Yes, Troy Polamalu. The Hall-of-Fame safety for the Pittsburgh Steelers.
“His make-up...It’s how he approaches the game, the way he sees his opportunities and stuff. I’ve always held Troy in high regard in that,” Carroll said.
“This (Witherspoon) is the closest I’ve come to that, someone talking and acting and performing like that.
“I know I’ve said something that challenges a lot of stuff. But I’m just telling you how I feel.
The former point guard with “hoops dreams” is slotted by the NFL’s collective bargaining agreement into a four-year Seahawks contract worth about $8.3 million per year.
“It’s just kind of indescribable,” Witherspoon said.
Friday, on no sleep, off a pre-dawn flight from the draft in Kansas City, he and his family were in the middle of a life-changing 24 hours — less than six years after Mom’s life-changing decision to get him to play football.

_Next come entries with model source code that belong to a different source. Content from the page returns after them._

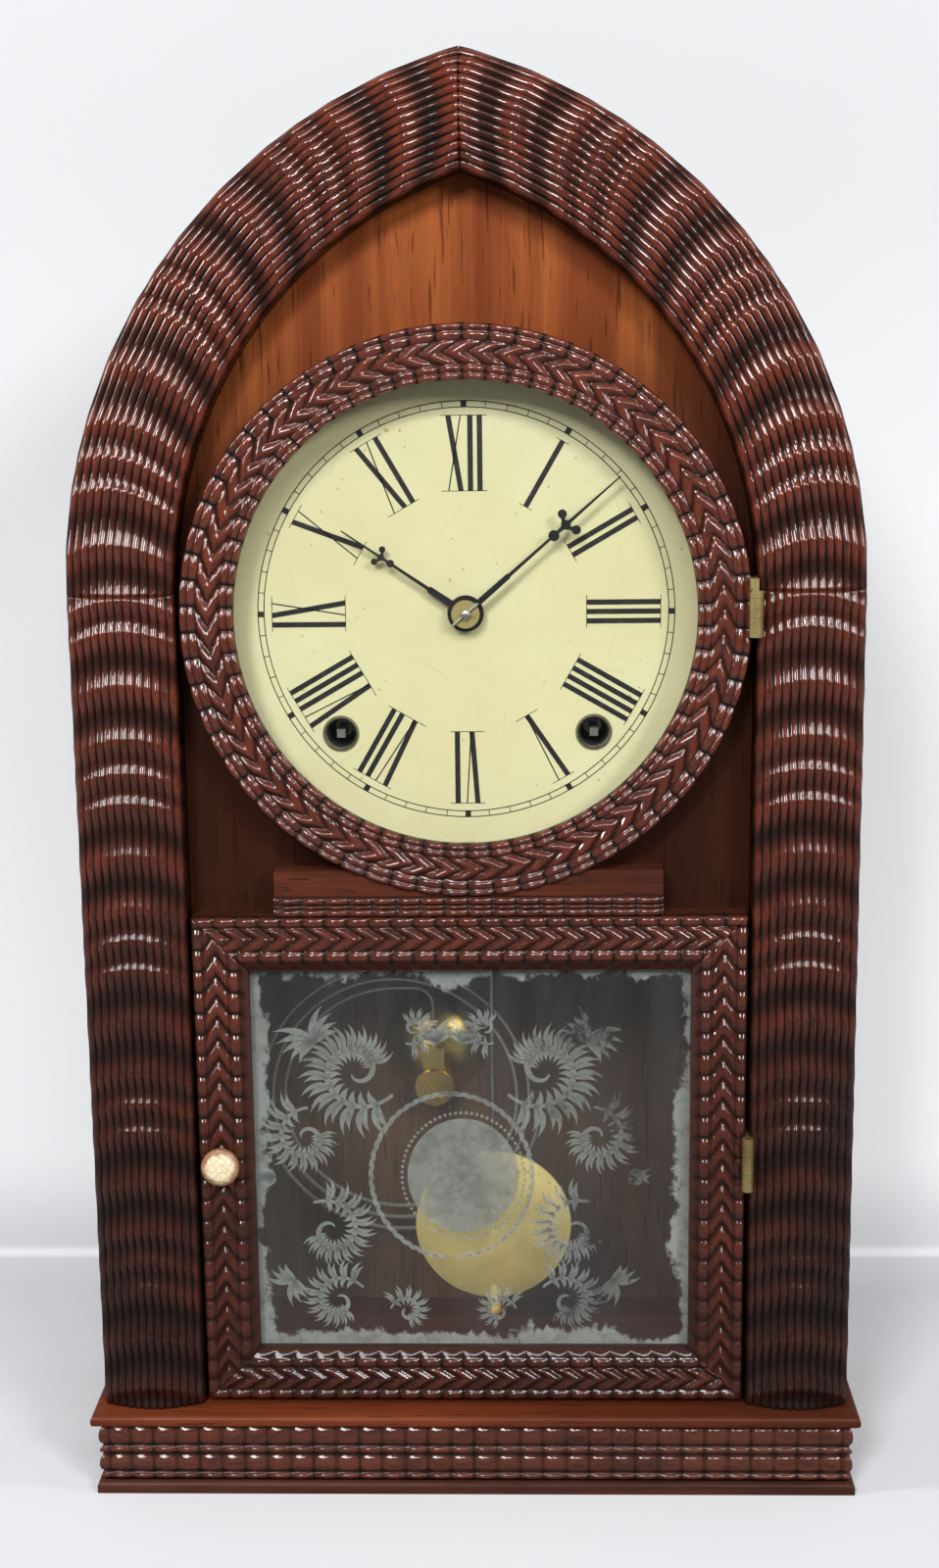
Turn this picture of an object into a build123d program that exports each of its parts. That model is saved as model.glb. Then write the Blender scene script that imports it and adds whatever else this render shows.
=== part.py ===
"""A beehive shelf clock: a pointed-arch case with reeded columns, a glazed door, and a striking
spring movement with a pendulum.

Millimetres. X runs to the right, the front faces -Y, Z is up. The origin lies on the bottom of
the base, in the middle of its width and depth. "Front" values of Y are the smaller ones.
Movement positions are given as (x, z) from the middle of the dial.
"""
from build123d import *
from math import acos, asin, atan2, cos, degrees, hypot, pi, radians, sin, sqrt
import os

os.makedirs("parts", exist_ok=True)

# Case
overall_height = 482.6
overall_depth = 101.6
column_half_span = 130.0
column_width = 35.5
column_thickness = 11.5
column_bulge = 5.0
reed_pitch = 2.6
reed_height = 0.45
reed_count = 13
arch_centre_offset = 44.6
board = 6.0
wall_thickness = 8.0
wall_inset = 1.0

# Base
plinth_height = 4.0
plinth_overhang = 2.0
plinth_nose = 1.5
plinth_setback = 0.7
base_ripple_height = 21.05
base_ripple_thickness = 4.0
base_ripple_setback = 1.6
base_bead_depth = 1.6
ledge_thickness = 4.15
ledge_overhang = 1.35
ledge_reach = 9.0
ledge_nose = 1.7
# Bead heights of the ripple moulding from the bottom up, as shares of its height
base_bead_shares = (0.09, 0.28, 0.11, 0.30)
bead_inset_share = 0.28

# Door
door_setback = 0.3
door_to_panel = 0.3
door_gap = 1.3
door_bottom_gap = 2.1
frame_width = 18.5
moulding_thickness = 3.0
moulding_relief = 0.9
ring_below_spring = 7.9924
ring_to_column = 1.2
ring_width = 17.7
ring_to_frame = 7.1
bridge_half_width = 64.9
bridge_height = 15.5
bridge_strip_height = 7.0
bridge_setback = 1.2
bridge_to_ring = 0.05
glass_thickness = 2.0
glass_lap = 3.4
glass_clearance = 0.3
strip_width = 2.6
strip_thickness = 2.2
brad_count = 8
door_lap = 4.0
# The ring's inner and outer beads, as a share of its width
ring_bead_share = 0.27
# Beads of the bridge strip from the bottom up, as shares of its height
bridge_bead_shares = (0.34, 0.16, 0.34)
# Across a frame rail from its outer edge: bead, chevron band, bead, plain lip
rail_bead_share = 0.17
rail_band_share = 0.47
rail_inner_bead_share = 0.2

# Hinges, knob and latch
upper_hinge_length = 19.0
lower_hinge_length = 18.9
upper_hinge_below_centre = 7.0
lower_hinge_above_base = 80.4
upper_barrel_radius = 2.3
lower_barrel_radius = 1.9
hinge_pin_radius = 0.9
barrel_proud = 0.05
barrel_clearance = 0.6
leaf_thickness = 0.5
leaf_depth = 9.0
knuckle_gap = 0.1
knob_inset = 8.0
knob_above_base = 90.4
knob_radius = 6.75
knob_neck_radius = 3.4
knob_length = 8.8
knob_socket_share = 0.4
# The knob's turned outline from its crown back, as shares of its radius and its length
knob_shares = [(0, 0), (0.6, 0.07), (0.95, 0.24), (0.95, 0.44), (0.5, 0.66)]
spindle_radius = 1.5
latch_length = 13.0
latch_width = 6.0
latch_thickness = 1.5
latch_gap = 0.4

# Dial
dial_setback = 2.3
dial_lap = 2.4
dial_clearance = 2.0
dial_sheet = 0.8
dial_flange_width = 10.0
dial_centre_hole = 3.0
grommet_outer_radius = 6.15
grommet_inner_radius = 5.0
grommet_height = 0.7
grommet_bevel = 1.15 / 3

# Hands
hand_sheet = 0.6
hour_reach_share = 0.648148
hour_boss_share = 0.606122
minute_reach_share = 0.892857
minute_boss_share = 0.571852
hour_collet_radius = 6.0
minute_collet_radius = 3.6
hour_root_width = 1.25
minute_root_width = 1.05
hour_hand_share = 0.7
hand_washer_radius = 4.65
hand_washer_thickness = 0.4
hand_pin_radius = 0.45
hand_pin_length = 11.0
hand_pin_gap = 0.1
hand_square = 2.6
hour_hand_to_dial = 2.6
minute_hand_to_hour_hand = 1.4
minute_hand_angle = 48.9
hour_hand_angle = 304.08
hand_stem_step = 19.0
hand_stem_width = 0.6
hand_neck_width = 0.42
hand_boss_radius = 1.8
hand_ball_radius = 1.5
hand_tip_width = 0.2
hand_root_share = 0.85
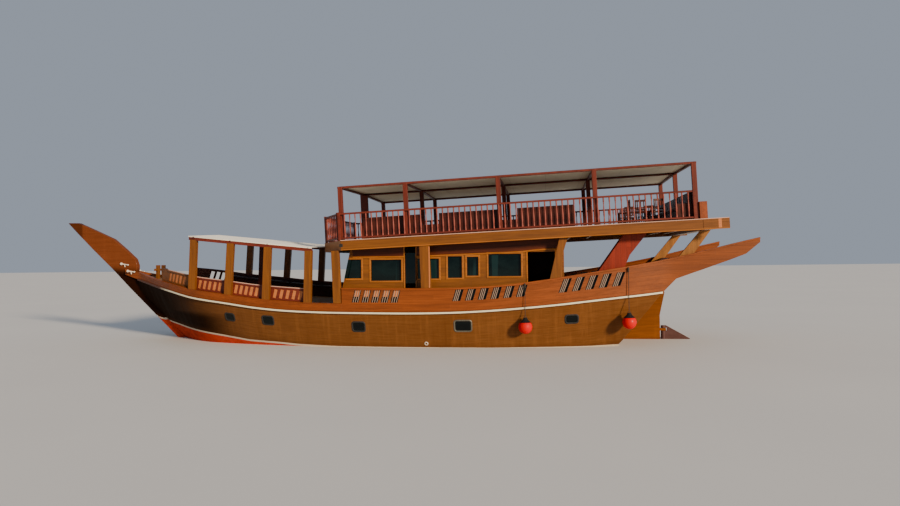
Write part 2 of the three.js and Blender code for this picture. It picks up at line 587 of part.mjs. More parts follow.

“Without her, I wouldn’t be here,” Witherspoon said Friday.
Mom beamed again.
Jaxon Smith-Njigba’s path to Seattle
Friday was the first time Jaxon Smith-Njigba had ever been to Seattle.
“Yeah, first time being in the city here with the fam. Beautiful facility. Beautiful weather, got the lake (Lake Washington) out there,” he said, with his mother Jami Smith, her boyfriend, and his father Maada Njigba a few feet away.
“So excited me and my family got to come out here.”
The prized wide receiver’s path here was far different than Witherspoon’s to becoming an NFL first-round draft choice. Smith-Njigba’s pedigree is more typical.
He was a nationally heralded, five-star recruit and the player of the year for Texas’ big-time Class 6A football at Rockwall High School in the Dallas-Fort Worth suburbs. Every college powerhouse with goal posts wanted him. He signed with Ohio State.
“He is extremely talented,” Schneider said. “I mean, the guy scored 88 touchdowns in high school in 44 games in 6-A ball in Dallas.
In the Rose Bowl to end Ohio State’s 2021 season, Smith-Njigba put on a show that convinced Carroll and Schneider to draft him. He dominated Utah with 15 receptions, 347 yards and three touchdowns from C.J. Stroud, smashing Rose Bowl and Buckeyes records.
The first game of his final college season last September, Smith-Njigba injured his hamstring. He played only 2 1/2 games.
No matter. The Seahawks had seen plenty by then. Carroll and Schneider plus offensive coordinator Shane Waldron went to Ohio State’s pro day last month. They saw the route running and power they wanted to see.
Schneider said Smith-Njigba would have been a top-five or top-10 pick Thursday if not for his injury last fall.
“He’s got a lot of power in his lower body, a ton of body control,” Schneider said. “Elite hands. Really good eyes.
“He’s going to be a fun guy.”
Carroll said Smith-Njigba can be the third wide receiver Seattle’s been seeking for years to play in the slot inside Tyler Lockett and DK Metcalf.
Not eventually. Right now.
“He seems like a pro,” Carroll said. “He seems like an experienced guy. He’s calm, he’s confident. He believes in himself. That’s conveyed when you hear him talk and how he reacts and how he plays. You feel like he’s ready to go. He’s going to be ready to fit in.”
Smith-Njigba said he’s looking forward to learning from Lockett and Metcalf, one of the NFL’s most dynamic wide-receiver duos.
“I’m excited to get in that room and learn and watch those guys,” Smith-Njigba said. “I know a little bit, for sure, what they do on the field and what they’re about on the field, but excited to be in the present with them and get to work with them.”
He’s already talked to the man who will be throwing passes to him, Geno Smith, the Seahawks’ veteran, Pro Bowl quarterback.
“I talked to Geno a little bit. I’m sure I’ll catch up with him later, too,” Smith-Njigba said. “But excited to work with him. Great arm talent. Great skill set.
“Ready to get in the room and pick his brain, for sure.”
Motivated by setbacks, slights
Smith-Njigba said the hamstring injury and mostly lost 2022 season was the hardest time of his football life.
The 5-foot-11 1/2 Witherspoon is all the way up to 185 pounds now. He’s heard forever that he’s not big enough to be where he was Friday.
“I’ve kind of been undersized my whole life,” he said.
Exactly what Carroll and the Seahawks seek: Guys with chips on their shoulders, motivation to excel and prove doubters wrong.
“I think there’s nothing like having that chip that you’ve got something to prove to bring out the best,” Carroll said. “Both of these guys have the makeup of the real competitive mentality, and you know how much we love that around here.
“That’s kind of what I was fired up about with both these guys. ...You can sense that there’s a special connection that they got something to prove. Our best guys we’ve always had here, whether they were draft picks or free agents or wherever they came from, there was a makeup to them that separated them from others.
“I think both these young men are going to show you what it means to them and then how important it is for them to find their way to make their spot here, and make the position that they fill and the role that they get to play really obvious.
“I’m really fired up about it, because you all know how I always talk about it. And these guys are really the real deal.”